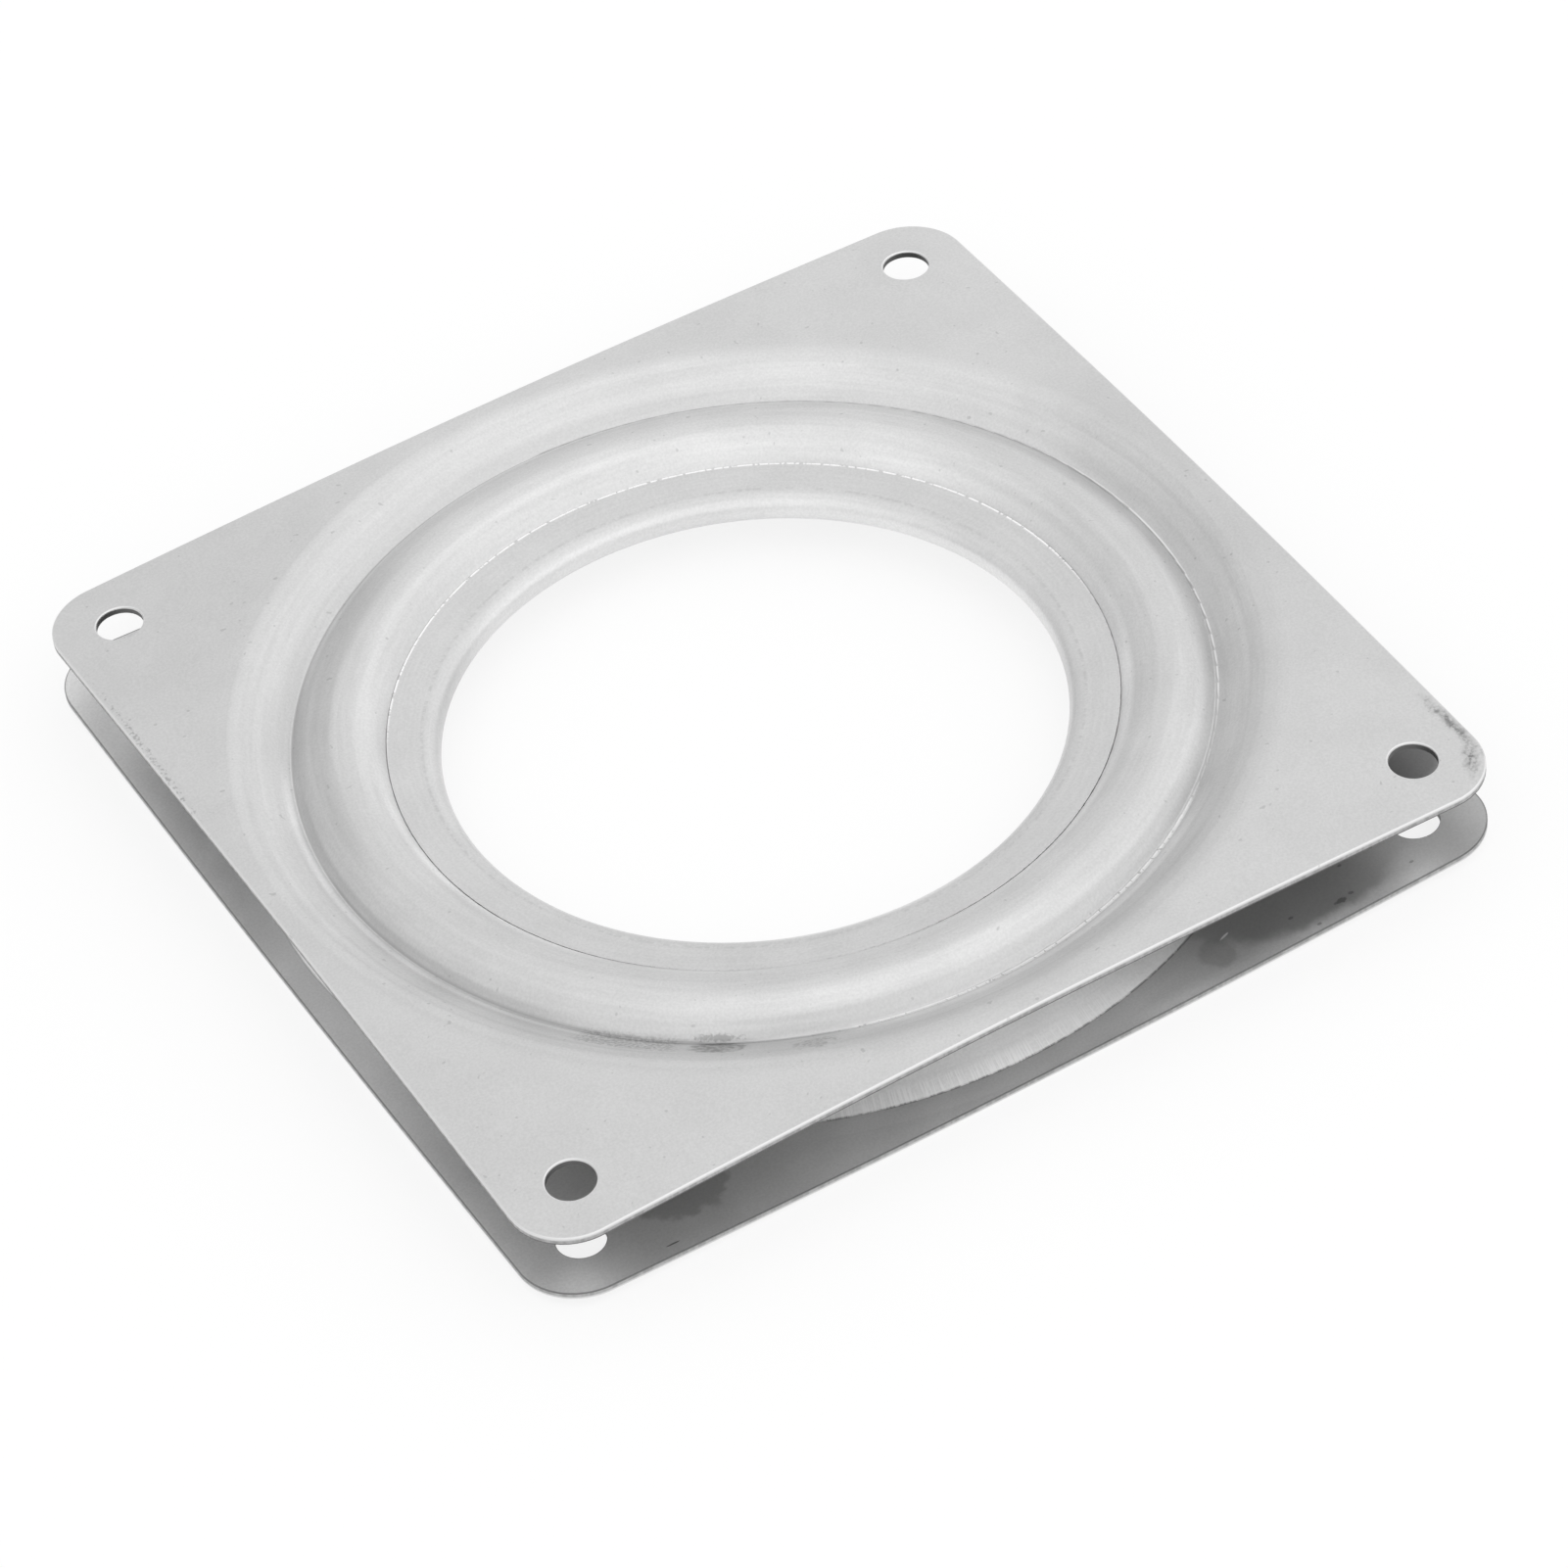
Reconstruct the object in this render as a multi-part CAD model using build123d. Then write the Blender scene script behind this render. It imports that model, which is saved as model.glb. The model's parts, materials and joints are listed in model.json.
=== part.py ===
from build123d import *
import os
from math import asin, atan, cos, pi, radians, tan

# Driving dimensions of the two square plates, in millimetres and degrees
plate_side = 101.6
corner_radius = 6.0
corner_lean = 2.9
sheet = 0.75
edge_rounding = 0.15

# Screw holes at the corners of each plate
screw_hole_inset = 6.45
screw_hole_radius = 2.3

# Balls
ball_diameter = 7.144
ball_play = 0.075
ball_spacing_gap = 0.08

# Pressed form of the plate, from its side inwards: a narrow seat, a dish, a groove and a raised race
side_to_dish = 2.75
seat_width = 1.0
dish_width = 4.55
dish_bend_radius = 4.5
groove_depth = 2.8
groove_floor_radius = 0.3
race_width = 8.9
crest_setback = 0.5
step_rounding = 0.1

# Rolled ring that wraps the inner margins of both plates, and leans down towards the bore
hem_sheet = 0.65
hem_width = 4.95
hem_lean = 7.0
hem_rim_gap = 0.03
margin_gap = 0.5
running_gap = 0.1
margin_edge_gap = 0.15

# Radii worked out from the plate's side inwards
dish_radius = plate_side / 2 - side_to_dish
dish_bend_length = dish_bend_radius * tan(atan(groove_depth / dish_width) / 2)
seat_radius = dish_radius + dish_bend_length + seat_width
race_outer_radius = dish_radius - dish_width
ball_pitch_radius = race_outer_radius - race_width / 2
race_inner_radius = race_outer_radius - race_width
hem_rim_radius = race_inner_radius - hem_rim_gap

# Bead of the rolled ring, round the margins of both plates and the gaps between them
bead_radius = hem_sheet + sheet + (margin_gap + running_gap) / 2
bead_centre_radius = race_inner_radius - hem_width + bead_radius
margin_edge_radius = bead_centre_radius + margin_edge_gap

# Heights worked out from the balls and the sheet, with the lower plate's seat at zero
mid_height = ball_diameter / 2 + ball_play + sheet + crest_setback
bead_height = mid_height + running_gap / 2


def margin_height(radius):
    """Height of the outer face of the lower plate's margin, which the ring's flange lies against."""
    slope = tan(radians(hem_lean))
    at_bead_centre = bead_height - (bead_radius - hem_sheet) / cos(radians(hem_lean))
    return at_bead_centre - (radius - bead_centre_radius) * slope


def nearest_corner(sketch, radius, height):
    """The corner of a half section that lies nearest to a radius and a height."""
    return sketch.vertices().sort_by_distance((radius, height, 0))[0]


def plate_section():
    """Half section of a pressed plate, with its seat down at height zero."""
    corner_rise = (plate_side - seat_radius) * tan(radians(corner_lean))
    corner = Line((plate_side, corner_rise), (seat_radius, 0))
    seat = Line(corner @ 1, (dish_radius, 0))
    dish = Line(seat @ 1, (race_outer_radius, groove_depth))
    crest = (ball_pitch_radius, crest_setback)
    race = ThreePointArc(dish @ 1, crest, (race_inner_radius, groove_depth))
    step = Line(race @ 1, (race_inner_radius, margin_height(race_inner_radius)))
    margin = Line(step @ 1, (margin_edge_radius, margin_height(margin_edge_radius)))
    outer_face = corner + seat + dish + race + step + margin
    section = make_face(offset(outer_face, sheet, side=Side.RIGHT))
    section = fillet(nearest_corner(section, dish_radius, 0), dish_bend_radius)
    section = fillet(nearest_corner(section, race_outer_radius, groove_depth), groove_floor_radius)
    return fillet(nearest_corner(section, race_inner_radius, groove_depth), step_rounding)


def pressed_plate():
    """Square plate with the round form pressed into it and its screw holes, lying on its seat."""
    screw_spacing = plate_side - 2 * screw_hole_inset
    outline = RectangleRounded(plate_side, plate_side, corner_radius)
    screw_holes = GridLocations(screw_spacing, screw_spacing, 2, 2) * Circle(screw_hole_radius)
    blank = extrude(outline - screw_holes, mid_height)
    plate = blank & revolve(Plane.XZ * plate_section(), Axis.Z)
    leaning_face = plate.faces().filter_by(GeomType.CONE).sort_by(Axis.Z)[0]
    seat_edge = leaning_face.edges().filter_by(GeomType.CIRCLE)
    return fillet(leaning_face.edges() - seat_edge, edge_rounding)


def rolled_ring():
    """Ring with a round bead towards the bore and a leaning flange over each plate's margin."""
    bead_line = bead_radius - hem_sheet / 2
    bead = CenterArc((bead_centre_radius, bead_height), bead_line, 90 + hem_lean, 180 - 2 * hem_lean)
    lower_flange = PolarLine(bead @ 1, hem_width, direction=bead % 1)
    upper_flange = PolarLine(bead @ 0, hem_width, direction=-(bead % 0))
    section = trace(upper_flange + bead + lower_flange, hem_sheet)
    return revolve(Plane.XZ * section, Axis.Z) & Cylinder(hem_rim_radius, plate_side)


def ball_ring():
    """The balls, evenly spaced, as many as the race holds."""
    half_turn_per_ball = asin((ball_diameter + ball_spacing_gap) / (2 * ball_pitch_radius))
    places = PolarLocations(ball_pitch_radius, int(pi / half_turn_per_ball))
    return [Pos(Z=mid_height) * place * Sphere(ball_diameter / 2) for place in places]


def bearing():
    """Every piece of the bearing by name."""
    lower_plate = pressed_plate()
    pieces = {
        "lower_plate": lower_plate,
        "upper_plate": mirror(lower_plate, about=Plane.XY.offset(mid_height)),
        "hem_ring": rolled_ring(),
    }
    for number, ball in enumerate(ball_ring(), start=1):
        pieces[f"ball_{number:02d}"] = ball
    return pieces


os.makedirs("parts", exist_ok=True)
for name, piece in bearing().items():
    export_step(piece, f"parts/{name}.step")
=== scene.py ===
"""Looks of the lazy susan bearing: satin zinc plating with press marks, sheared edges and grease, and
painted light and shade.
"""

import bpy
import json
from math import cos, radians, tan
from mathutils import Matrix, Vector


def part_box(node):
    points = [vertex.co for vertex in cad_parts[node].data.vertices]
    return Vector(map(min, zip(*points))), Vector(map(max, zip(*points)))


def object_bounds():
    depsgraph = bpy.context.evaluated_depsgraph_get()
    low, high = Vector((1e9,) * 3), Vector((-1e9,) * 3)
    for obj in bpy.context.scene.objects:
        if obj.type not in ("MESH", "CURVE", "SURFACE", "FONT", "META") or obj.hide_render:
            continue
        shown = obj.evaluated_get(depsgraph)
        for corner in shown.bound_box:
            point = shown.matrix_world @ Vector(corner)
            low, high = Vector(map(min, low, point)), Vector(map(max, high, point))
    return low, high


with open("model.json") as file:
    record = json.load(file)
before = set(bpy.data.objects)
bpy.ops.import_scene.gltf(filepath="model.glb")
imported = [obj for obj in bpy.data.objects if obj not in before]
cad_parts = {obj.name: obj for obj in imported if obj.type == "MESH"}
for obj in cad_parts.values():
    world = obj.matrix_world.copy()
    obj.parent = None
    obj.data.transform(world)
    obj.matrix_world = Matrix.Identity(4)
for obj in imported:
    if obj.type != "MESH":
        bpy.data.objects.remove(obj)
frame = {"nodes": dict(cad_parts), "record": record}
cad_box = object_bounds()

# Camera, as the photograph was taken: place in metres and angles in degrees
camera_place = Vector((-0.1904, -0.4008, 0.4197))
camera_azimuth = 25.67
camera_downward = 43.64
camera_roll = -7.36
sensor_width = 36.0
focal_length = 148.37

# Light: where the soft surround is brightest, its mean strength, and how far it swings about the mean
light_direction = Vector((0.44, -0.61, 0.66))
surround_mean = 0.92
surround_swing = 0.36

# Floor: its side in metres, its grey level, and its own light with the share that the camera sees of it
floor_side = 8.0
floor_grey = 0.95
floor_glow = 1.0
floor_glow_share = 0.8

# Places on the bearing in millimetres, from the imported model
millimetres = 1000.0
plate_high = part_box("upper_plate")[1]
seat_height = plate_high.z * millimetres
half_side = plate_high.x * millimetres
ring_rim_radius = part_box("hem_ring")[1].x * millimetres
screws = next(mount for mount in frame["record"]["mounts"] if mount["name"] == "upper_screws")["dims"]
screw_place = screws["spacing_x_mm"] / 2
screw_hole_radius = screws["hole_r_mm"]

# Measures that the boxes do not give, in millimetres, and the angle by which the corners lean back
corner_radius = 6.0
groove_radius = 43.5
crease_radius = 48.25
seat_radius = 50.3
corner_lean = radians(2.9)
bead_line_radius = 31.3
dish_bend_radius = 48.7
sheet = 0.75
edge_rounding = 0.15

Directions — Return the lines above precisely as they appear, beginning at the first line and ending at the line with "hem_rim_radius = race_inner_radius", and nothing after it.

Answer below —
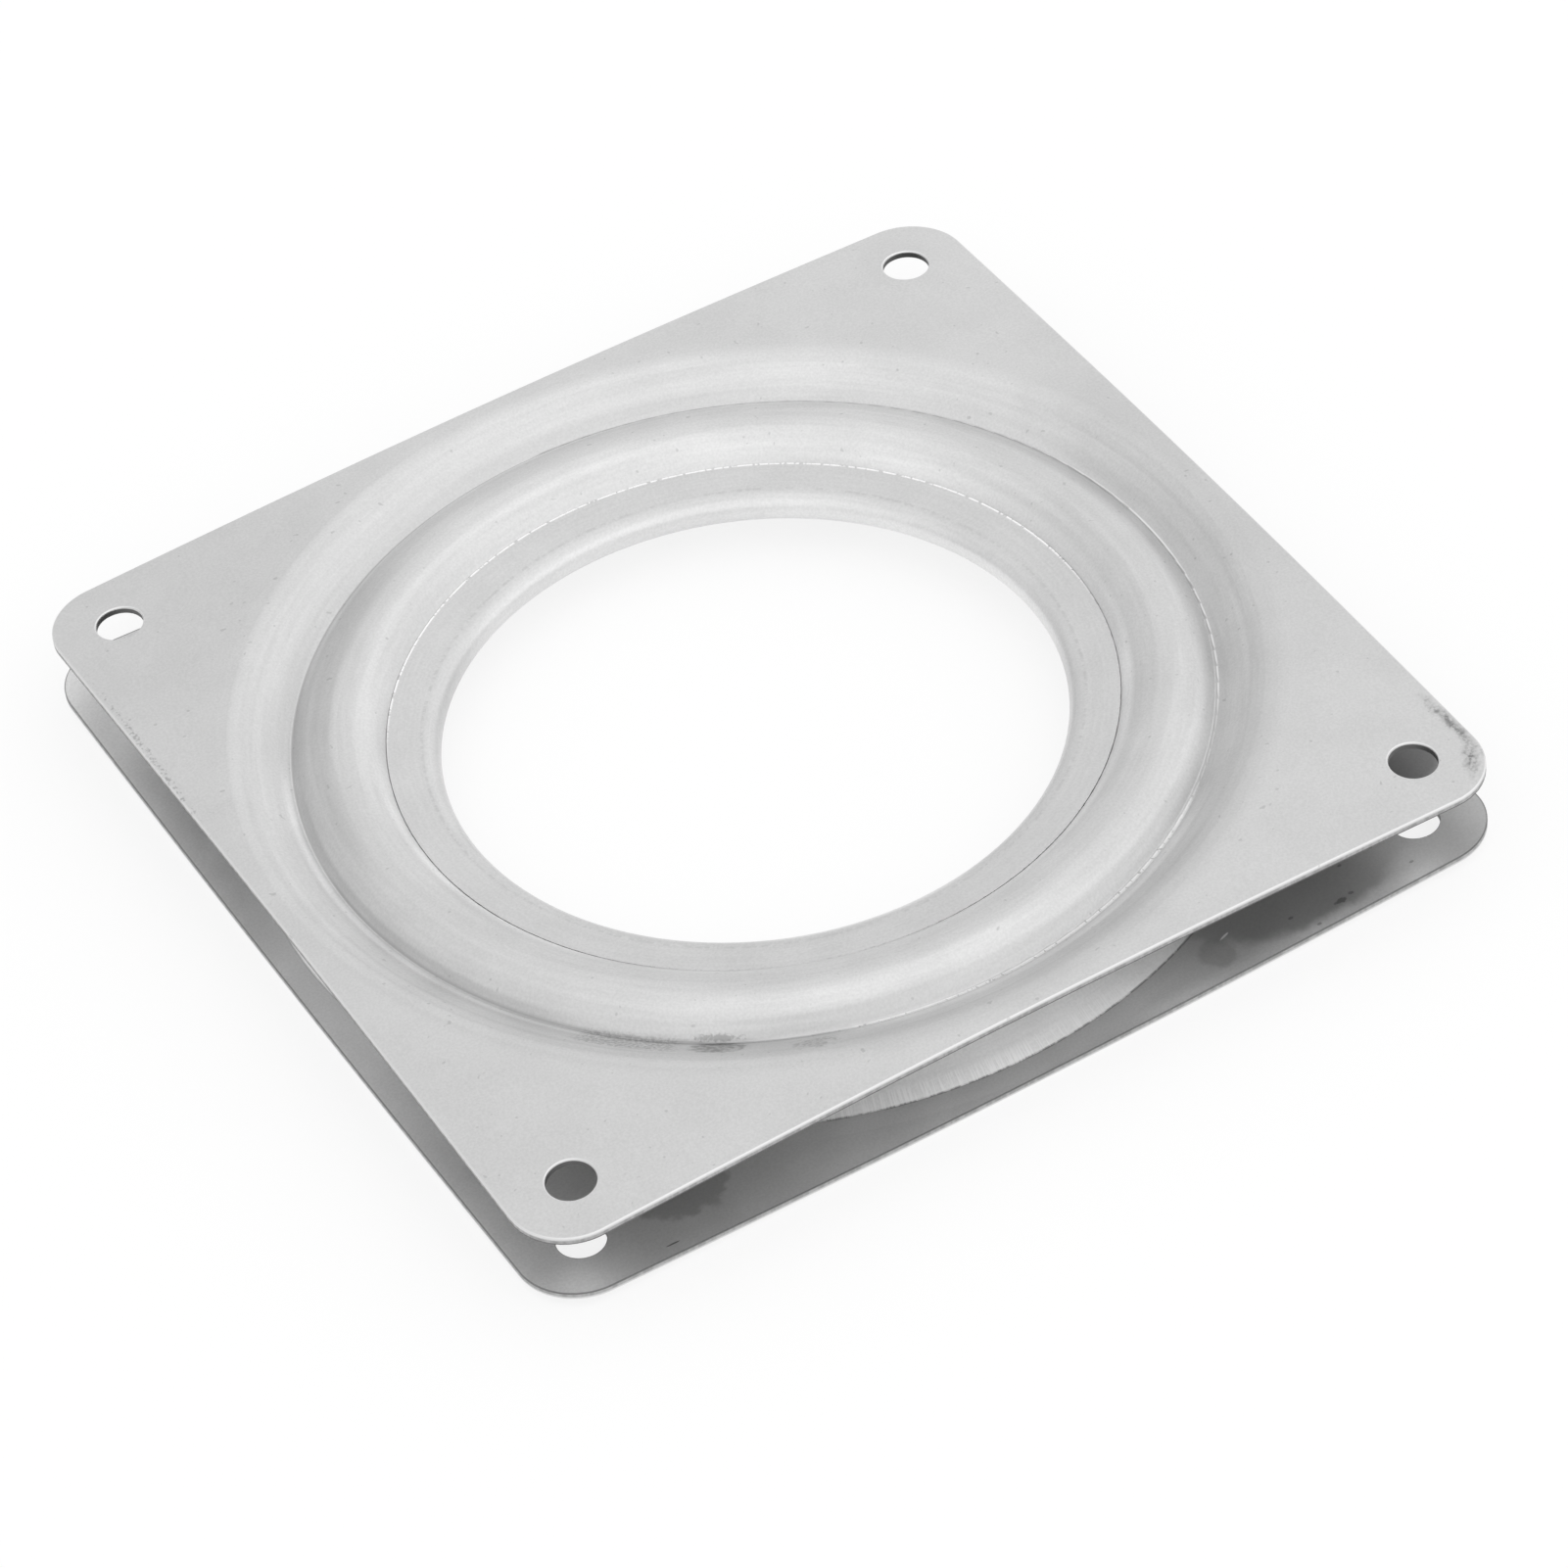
Reconstruct the object in this render as a multi-part CAD model using build123d. Then write the Blender scene script behind this render. It imports that model, which is saved as model.glb. The model's parts, materials and joints are listed in model.json.
=== part.py ===
from build123d import *
import os
from math import asin, atan, cos, pi, radians, tan

# Driving dimensions of the two square plates, in millimetres and degrees
plate_side = 101.6
corner_radius = 6.0
corner_lean = 2.9
sheet = 0.75
edge_rounding = 0.15

# Screw holes at the corners of each plate
screw_hole_inset = 6.45
screw_hole_radius = 2.3

# Balls
ball_diameter = 7.144
ball_play = 0.075
ball_spacing_gap = 0.08

# Pressed form of the plate, from its side inwards: a narrow seat, a dish, a groove and a raised race
side_to_dish = 2.75
seat_width = 1.0
dish_width = 4.55
dish_bend_radius = 4.5
groove_depth = 2.8
groove_floor_radius = 0.3
race_width = 8.9
crest_setback = 0.5
step_rounding = 0.1

# Rolled ring that wraps the inner margins of both plates, and leans down towards the bore
hem_sheet = 0.65
hem_width = 4.95
hem_lean = 7.0
hem_rim_gap = 0.03
margin_gap = 0.5
running_gap = 0.1
margin_edge_gap = 0.15

# Radii worked out from the plate's side inwards
dish_radius = plate_side / 2 - side_to_dish
dish_bend_length = dish_bend_radius * tan(atan(groove_depth / dish_width) / 2)
seat_radius = dish_radius + dish_bend_length + seat_width
race_outer_radius = dish_radius - dish_width
ball_pitch_radius = race_outer_radius - race_width / 2
race_inner_radius = race_outer_radius - race_width
hem_rim_radius = race_inner_radius - hem_rim_gap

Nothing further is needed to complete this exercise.